# 777 landing with damaged wing



## sunny91 (Mar 14, 2008)

Sunny


----------



## ccheese (Mar 14, 2008)

Any info on what caused the damage, Sunny ?

Charles


----------



## sunny91 (Mar 14, 2008)

found this comment :

this must have happened just before landing, flaps
were beening adjusted for landing, hydraulics
pumps engaged inner flaps levers broke, prob. and
interection joints, causing max pressure. pushing
lever threw upper wing. you could see lever
dangling threw the wing. also inner set of flapps
was not fully down. mostly likely a defective NUT.

Sunny


----------



## ccheese (Mar 14, 2008)

Interesting, thanks....

Charles


----------



## Matt308 (Mar 14, 2008)

Where have you been, Sunny?
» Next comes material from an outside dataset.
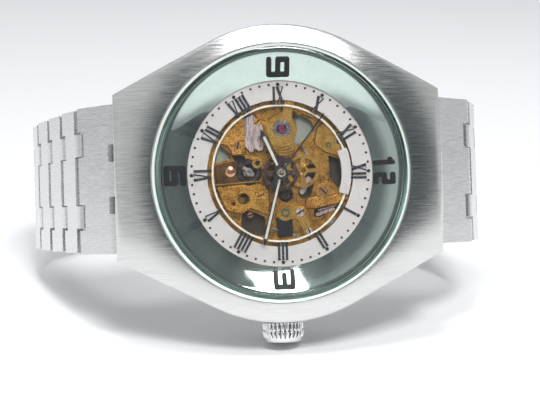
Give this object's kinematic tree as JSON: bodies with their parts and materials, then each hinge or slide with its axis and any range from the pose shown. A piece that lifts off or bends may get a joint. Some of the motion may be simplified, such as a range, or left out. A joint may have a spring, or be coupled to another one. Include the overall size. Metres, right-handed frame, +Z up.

Missed your posts in this forum. Glad to see you back. Good post!


----------



## sunny91 (Mar 14, 2008)

My Windows crash and my graphic card also. I have to buy a new computer
and try to save all my files. My new computer have 500 gigs, for disk and a Ati
Radeon 9600 Pro for graphic card 512 megs. I hope i will have the peace for 5 yers,,???
Thanks Matt for the welcome..
Sunny


----------



## Matt308 (Mar 14, 2008)

You bet, Dude. Miss you here!


----------



## Wayne Little (Mar 15, 2008)

Wow, cool Sunny!


----------



## wilbur1 (Mar 15, 2008)

Good to see you back sunni i was getting bored watching reruns


----------



## fly boy (Mar 20, 2008)

wow


----------



## Lucky13 (Mar 20, 2008)

Scary....good to see you back Sunny boy...


----------